A novel relationship model between signal timing, queue length and travel speed

This paper aims to determine the relationship between signal timing, queue length and travel speed. To this end, based on the kinematics theory and the spatio-temporal features of the vehicle trajectories, the operation process of traffic flow is first abstracted into two stages: traveling freely on the road section and queuing at the intersection. The problem solved is then transformed into determining the correlation between signal timing, queue length and average vehicle delay. Second, since vehicles move and stop dynamically, it is difficult to directly construct the model of delay and the other two parameters. To cope with this problem, the paper proposes an innovative concept — equivalent queue length, which enables vehicles to move continuously under the premise of ensuring the same number of vehicles before and after the equivalence. After this series of conversions, the relationship between average vehicle delay and equivalent queue length is obtained. Third, the calculation models of average travel speed are established according to timing parameters and queue length under different road network structures.

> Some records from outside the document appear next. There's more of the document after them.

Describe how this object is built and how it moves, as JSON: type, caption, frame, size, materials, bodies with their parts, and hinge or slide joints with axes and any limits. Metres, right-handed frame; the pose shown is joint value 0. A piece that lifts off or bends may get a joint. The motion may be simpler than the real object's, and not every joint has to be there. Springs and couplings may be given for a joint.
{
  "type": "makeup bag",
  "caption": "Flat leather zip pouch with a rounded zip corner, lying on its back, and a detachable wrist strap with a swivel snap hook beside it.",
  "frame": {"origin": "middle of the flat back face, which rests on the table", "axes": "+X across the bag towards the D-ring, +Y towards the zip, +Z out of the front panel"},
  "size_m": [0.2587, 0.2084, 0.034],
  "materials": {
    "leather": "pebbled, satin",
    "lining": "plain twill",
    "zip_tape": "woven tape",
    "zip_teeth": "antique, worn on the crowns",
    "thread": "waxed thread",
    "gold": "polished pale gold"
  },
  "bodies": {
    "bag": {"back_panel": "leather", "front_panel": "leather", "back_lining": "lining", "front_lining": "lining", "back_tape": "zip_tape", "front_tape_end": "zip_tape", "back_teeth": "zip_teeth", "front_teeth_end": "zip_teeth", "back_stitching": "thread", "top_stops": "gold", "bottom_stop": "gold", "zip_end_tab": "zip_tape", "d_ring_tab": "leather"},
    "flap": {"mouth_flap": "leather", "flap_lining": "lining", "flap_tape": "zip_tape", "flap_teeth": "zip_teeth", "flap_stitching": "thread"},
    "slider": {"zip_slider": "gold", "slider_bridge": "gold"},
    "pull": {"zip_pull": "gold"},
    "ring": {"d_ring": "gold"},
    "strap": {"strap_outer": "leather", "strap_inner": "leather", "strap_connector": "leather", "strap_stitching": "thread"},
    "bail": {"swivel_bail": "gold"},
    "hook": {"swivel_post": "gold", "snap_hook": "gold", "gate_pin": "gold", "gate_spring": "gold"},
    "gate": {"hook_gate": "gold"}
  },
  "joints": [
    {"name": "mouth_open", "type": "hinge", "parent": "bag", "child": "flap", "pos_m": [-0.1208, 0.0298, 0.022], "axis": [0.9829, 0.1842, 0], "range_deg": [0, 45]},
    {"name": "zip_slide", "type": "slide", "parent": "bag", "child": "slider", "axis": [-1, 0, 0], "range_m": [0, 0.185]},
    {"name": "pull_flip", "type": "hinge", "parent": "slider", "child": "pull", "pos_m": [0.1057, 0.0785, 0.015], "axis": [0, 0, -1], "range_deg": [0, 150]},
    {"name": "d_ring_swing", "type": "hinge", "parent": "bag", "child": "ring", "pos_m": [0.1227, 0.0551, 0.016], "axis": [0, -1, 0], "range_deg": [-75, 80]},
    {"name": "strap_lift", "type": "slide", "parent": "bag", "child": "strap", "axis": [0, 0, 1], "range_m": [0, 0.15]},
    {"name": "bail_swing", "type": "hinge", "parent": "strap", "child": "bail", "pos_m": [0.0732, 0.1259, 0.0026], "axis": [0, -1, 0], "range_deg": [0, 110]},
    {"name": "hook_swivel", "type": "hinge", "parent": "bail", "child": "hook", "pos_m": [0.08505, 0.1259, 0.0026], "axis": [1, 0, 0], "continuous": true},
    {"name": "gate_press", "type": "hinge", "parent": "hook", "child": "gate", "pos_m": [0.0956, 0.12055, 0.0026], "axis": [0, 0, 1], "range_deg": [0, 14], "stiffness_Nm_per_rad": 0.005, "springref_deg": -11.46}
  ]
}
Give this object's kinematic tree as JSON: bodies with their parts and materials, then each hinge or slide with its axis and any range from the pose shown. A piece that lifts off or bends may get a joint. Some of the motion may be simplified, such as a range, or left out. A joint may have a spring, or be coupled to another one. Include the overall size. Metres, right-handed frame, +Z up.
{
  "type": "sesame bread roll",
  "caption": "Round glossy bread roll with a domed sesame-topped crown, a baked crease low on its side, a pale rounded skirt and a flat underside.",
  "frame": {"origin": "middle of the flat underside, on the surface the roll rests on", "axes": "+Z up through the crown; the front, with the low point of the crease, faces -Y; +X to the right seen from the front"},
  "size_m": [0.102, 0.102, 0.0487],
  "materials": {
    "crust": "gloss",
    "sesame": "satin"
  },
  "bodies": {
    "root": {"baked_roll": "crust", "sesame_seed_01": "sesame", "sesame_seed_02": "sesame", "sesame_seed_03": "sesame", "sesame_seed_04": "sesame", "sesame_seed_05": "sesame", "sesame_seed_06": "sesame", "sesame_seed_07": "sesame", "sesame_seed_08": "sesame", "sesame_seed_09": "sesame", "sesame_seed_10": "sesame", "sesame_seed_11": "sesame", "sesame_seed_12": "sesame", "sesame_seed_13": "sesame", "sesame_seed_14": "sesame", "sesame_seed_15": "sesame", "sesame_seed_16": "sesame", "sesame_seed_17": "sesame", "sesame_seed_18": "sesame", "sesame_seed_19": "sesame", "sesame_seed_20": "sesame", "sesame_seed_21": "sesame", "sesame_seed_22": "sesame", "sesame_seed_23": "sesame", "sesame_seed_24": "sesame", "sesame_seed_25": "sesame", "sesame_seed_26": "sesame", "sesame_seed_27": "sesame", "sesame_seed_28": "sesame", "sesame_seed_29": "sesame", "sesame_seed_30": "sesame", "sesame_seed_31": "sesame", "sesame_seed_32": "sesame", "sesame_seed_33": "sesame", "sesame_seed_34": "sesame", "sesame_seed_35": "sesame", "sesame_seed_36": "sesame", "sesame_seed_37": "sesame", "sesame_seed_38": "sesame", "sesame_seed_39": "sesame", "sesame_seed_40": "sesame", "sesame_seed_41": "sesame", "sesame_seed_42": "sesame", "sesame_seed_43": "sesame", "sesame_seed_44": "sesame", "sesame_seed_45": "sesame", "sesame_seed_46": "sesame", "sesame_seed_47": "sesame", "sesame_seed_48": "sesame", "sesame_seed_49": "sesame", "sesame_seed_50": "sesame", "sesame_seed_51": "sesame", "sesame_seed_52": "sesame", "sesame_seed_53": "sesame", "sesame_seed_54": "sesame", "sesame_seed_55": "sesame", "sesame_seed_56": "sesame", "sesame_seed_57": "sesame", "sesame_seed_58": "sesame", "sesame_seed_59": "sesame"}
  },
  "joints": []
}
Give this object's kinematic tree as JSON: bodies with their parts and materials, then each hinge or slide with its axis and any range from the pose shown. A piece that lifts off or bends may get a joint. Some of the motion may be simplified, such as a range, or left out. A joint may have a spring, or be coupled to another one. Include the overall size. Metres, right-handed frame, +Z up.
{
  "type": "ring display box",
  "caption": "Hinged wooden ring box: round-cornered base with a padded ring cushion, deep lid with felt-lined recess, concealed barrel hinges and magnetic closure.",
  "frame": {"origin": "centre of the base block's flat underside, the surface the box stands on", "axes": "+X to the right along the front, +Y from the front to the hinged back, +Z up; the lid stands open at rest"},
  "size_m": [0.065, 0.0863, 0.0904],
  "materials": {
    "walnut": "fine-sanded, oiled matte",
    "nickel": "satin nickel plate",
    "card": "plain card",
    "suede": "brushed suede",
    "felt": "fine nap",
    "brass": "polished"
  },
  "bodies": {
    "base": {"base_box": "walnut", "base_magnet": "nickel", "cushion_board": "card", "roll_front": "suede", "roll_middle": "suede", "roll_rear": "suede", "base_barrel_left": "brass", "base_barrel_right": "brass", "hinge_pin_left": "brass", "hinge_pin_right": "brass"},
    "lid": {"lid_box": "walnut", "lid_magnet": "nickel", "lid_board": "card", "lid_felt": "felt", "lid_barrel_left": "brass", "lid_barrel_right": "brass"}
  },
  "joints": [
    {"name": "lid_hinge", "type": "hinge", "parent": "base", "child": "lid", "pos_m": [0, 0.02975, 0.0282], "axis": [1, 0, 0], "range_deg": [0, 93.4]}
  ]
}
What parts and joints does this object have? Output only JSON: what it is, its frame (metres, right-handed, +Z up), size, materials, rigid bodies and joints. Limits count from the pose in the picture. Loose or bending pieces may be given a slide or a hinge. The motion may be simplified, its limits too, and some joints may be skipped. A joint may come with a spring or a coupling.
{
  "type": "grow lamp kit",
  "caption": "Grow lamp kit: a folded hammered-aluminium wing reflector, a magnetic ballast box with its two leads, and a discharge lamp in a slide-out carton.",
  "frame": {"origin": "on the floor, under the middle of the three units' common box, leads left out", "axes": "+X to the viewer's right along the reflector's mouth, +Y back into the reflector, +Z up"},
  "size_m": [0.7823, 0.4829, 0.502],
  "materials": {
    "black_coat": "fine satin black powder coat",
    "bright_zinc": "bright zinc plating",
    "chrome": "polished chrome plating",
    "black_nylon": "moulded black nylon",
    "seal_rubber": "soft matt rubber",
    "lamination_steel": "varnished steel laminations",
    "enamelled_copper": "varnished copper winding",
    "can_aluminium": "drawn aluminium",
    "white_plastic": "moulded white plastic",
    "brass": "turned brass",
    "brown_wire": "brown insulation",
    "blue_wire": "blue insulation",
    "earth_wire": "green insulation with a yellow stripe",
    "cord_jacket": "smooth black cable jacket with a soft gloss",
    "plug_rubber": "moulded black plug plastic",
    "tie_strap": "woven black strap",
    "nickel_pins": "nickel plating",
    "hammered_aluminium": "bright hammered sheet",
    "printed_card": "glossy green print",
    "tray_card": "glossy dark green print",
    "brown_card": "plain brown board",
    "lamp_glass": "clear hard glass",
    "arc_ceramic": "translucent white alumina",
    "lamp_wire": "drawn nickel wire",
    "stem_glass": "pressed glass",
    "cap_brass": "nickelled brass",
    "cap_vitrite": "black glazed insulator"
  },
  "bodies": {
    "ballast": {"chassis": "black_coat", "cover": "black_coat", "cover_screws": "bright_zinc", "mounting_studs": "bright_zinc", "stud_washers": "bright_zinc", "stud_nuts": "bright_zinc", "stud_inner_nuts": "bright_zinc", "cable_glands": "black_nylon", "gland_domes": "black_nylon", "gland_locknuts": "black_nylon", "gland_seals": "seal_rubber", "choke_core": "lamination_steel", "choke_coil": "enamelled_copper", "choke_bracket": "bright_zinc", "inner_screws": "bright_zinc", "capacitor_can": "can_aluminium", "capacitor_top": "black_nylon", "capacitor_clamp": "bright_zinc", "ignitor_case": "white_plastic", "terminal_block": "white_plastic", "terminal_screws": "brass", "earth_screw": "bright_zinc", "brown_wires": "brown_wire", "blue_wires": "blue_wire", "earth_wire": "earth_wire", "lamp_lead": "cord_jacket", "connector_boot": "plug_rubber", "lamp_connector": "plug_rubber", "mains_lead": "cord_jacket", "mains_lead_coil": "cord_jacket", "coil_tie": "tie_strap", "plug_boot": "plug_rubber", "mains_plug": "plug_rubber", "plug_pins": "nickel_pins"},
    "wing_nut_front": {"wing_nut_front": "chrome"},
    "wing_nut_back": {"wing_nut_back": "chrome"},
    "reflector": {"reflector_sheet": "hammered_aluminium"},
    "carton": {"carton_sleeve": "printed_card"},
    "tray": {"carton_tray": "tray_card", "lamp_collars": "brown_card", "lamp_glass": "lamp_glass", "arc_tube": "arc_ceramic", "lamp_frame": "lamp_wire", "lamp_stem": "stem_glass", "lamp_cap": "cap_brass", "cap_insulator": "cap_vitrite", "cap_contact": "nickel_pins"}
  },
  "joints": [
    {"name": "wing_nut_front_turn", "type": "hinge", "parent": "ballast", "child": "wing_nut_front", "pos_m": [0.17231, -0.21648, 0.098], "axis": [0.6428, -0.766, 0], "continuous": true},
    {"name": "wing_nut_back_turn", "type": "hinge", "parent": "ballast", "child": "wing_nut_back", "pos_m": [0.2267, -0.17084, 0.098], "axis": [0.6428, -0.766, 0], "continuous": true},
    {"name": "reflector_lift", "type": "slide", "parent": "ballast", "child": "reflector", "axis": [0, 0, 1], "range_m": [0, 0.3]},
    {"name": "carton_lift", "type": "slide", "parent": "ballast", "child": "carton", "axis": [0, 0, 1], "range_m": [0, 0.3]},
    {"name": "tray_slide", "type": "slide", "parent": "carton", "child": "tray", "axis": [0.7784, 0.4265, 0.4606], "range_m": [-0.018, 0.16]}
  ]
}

Finally, multi-perspective case studies are provided to demonstrate the impressive performance of the proposed models. It is also found that the multi-dimensional optimization control of relationship model can significantly improve the service level of the road. The findings can provide support for the optimization of signal control and speed guidance. •Abstract the operation process of traffic flow into two stages: traveling freely on the road section and queuing at the intersection.•Propose the concept of equivalent queue length and utilize it to convert intermittent traffic flow into continuous traffic flow.•Put forward the relationship model between timing parameters, queue length and travel speed.•Perform simulations with multi-dimensional control perspectives.•Provide new directions for speed improvement and queue length optimization in practical applications.